The Philippine Solar Car Challenge Society (PSCCS) and De La Salle University-Manila (DLSU) are gearing up to compete in the 2011 World Solar Challenge by unveiling a scale model of Sikat II, the third-generation solar car that's proudly Filipino-made.
Sikat II is a product of the faculty and students of DLSU and is based on what they have learned from making and running the Philippines' entry in the 2007 World Solar Challenge and from the 2010 local roadshow vehicle.
Sikat II will driven by a single rear wheel and steered by two front wheels, a setup similar to the one used in the Sinag car.
"This was adopted as a safety precaution," said assistant project head Jack Catalan, a professor of Electronics and Communications Engineering at DLSU. "With the previous setup, if the front wheel suffered a blowout, the driver could easily lose control of the car since the steering and power delivery is done through the front wheel. With our new setup, the driver could still control the car even if it suffers a blowout."
Catalan added that the group focused on Sikat II's aerodynamic design and weight. Sikat II is 20-kilogram lighter than Sikat and 110-kilogram lighter than Sinag. With its weight and a two-kilowatt motor, Sikat II can reach a top speed of 110kph faster than its predecessors.
Sikat II's drag coefficient of 0.01 Cd is attributed to the shape of the cockpit cover at the rear of the vehicle, which acts as an aerofoil that allows the car to cut cleanly through the air.
According to third year Mechanical Engineering student Danver Panganiban, one of the students working on the fabrication and mechanical systems of Sikat II, the car is approximately 25 percent complete.

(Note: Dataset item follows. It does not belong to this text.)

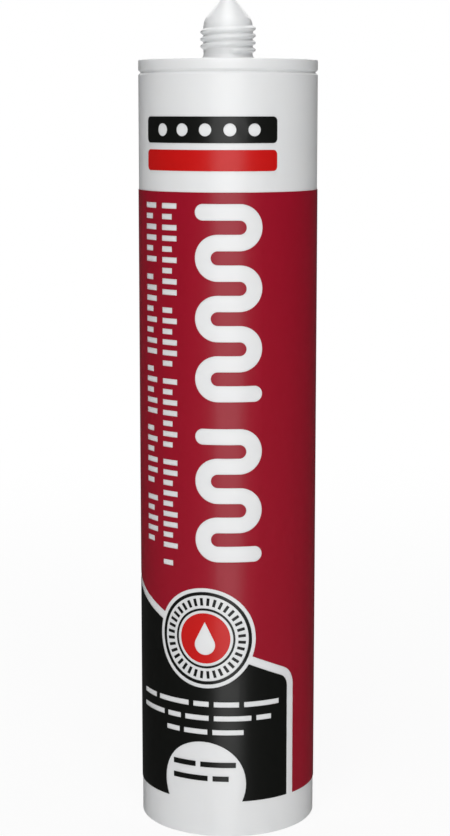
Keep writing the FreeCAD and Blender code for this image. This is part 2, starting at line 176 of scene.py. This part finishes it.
# The front softbox reaches below the floor, so that its sheen runs down to the foot
floor.visible_glossy = False
floor.visible_shadow = False
floorPaint, tree = newMaterial("painted studio floor")
path = addNode(tree, "ShaderNodeLightPath")
seen = addNode(tree, "ShaderNodeMath", {
    0: path.outputs["Is Camera Ray"], 1: path.outputs["Is Glossy Ray"]}, operation="MAXIMUM")
seen = addNode(tree, "ShaderNodeMath", {
    0: seen.outputs[0], 1: path.outputs["Is Transmission Ray"]}, operation="MAXIMUM")
place = addNode(tree, "ShaderNodeTexCoord").outputs["Object"]
away = addNode(tree, "ShaderNodeVectorMath", {0: place}, operation="LENGTH")
glowing = addNode(tree, "ShaderNodeMapRange", {
    "Value": away.outputs["Value"], "From Min": floorLook["near"], "From Max": floorLook["far"],
    "To Min": floorLook["glowNear"], "To Max": 1.0}, interpolation_type="SMOOTHSTEP")
share = addNode(tree, "ShaderNodeMath", {
    0: seen.outputs[0], 1: glowing.outputs[0]}, operation="MULTIPLY")
paint = addNode(tree, "ShaderNodeBsdfDiffuse", {"Color": toLinear(floorLook["paint"])})
glow = addNode(tree, "ShaderNodeEmission", {"Color": toLinear("#ffffff"), "Strength": 1.0})
both = addNode(tree, "ShaderNodeMixShader", {
    0: share.outputs[0], 1: paint.outputs[0], 2: glow.outputs[0]})
addNode(tree, "ShaderNodeOutputMaterial", {"Surface": both.outputs[0]})
floorMesh.materials.append(floorPaint)
print("stage: camera, softboxes and floor placed")


def patternScale(size):
    # The noise scale whose cells are about so many millimetres wide
    return 1 / (size * millimetre)


def mouldedPlastic(name, look):
    # Moulded polyethylene: milky body, satin skin with fine orange peel and faint draw lines
    material, tree = newMaterial(name)
    place = addNode(tree, "ShaderNodeTexCoord").outputs["Object"]
    cloud = addNode(tree, "ShaderNodeTexNoise", {
        "Vector": place, "Scale": patternScale(look["cloud"]), "Detail": 3.0})
    colour = addNode(tree, "ShaderNodeMix", {
        0: cloud.outputs["Fac"], 6: toLinear(look["shade"]), 7: toLinear(look["body"]),
    }, data_type="RGBA")
    peel = addNode(tree, "ShaderNodeTexNoise", {
        "Vector": place, "Scale": patternScale(look["peel"]), "Detail": 2.0})
    stretch = (1, 1, look["peel"] / look["drawLength"])
    drawn = addNode(tree, "ShaderNodeMapping", {"Vector": place, "Scale": stretch})
    lines = addNode(tree, "ShaderNodeTexNoise", {
        "Vector": drawn.outputs[0], "Scale": patternScale(look["peel"]), "Detail": 1.0})
    gloss = addNode(tree, "ShaderNodeMapRange", {
        "Value": peel.outputs["Fac"], "To Min": look["glossy"], "To Max": look["dull"]})
    relief = addNode(tree, "ShaderNodeMath", {
        0: peel.outputs["Fac"], 1: lines.outputs["Fac"]}, operation="ADD")
    bump = addNode(tree, "ShaderNodeBump", {
        "Height": relief.outputs[0], "Strength": 1.0, "Distance": look["relief"] * millimetre})
    skin = addNode(tree, "ShaderNodeBsdfPrincipled", {
        "Base Color": colour.outputs[2], "Roughness": gloss.outputs[0], "Normal": bump.outputs[0],
        "IOR": look["ior"], "Specular IOR Level": look["sheen"],
        "Subsurface Weight": look["milky"], "Subsurface Radius": look["bleed"],
        "Subsurface Scale": look["depth"] * millimetre})
    addNode(tree, "ShaderNodeOutputMaterial", {"Surface": skin.outputs[0]})
    return material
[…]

"We'll be working on Sikat II even during the summer break so that we can have it up and running, and ready for testing by June. We have to ship Sikat II off to Australia for the World Solar Challenge by August so we're working really hard to meet our deadlines," Panganiban said.
Harvesting the solar energy to power Sikat II's electric motor are photovoltaic cells that are made by Laguna-based Sunpower Philippines. With the power collected by the solar cells combined with the power stored in Sikat II's batteries, the car can run up to a distance of 800 kilometers at 85kph for nine hours under optimal conditions. On battery power alone, Sikat can cover a distance of 255 kilometers also at 85kph.
"More than a source of pride to the country, Sikat II marks another landmark achievement in harnessing alternative energy sources. The journey of Sikat II is set to start a spark that will create new awareness about the unlimited potential of solar power and the potential of our dedicated and talented young pioneers," the PSCCS said in its statement.
Sinag, the first Philippine solar car, had a remarkable debut performance by finishing in 12th place in a field of 40 participants in the 2007 World Solar Challenge. In 2010, Sikat embarked on a nationwide road tour to spread awareness on the use of solar energy and to promote PSCCS and DLSU's efforts for the 2011 race.
The 2011 World Solar Challenge is a 3,000-kilometer race from Darwin to Adelaide in Australia, which will be held from October 16 to 23.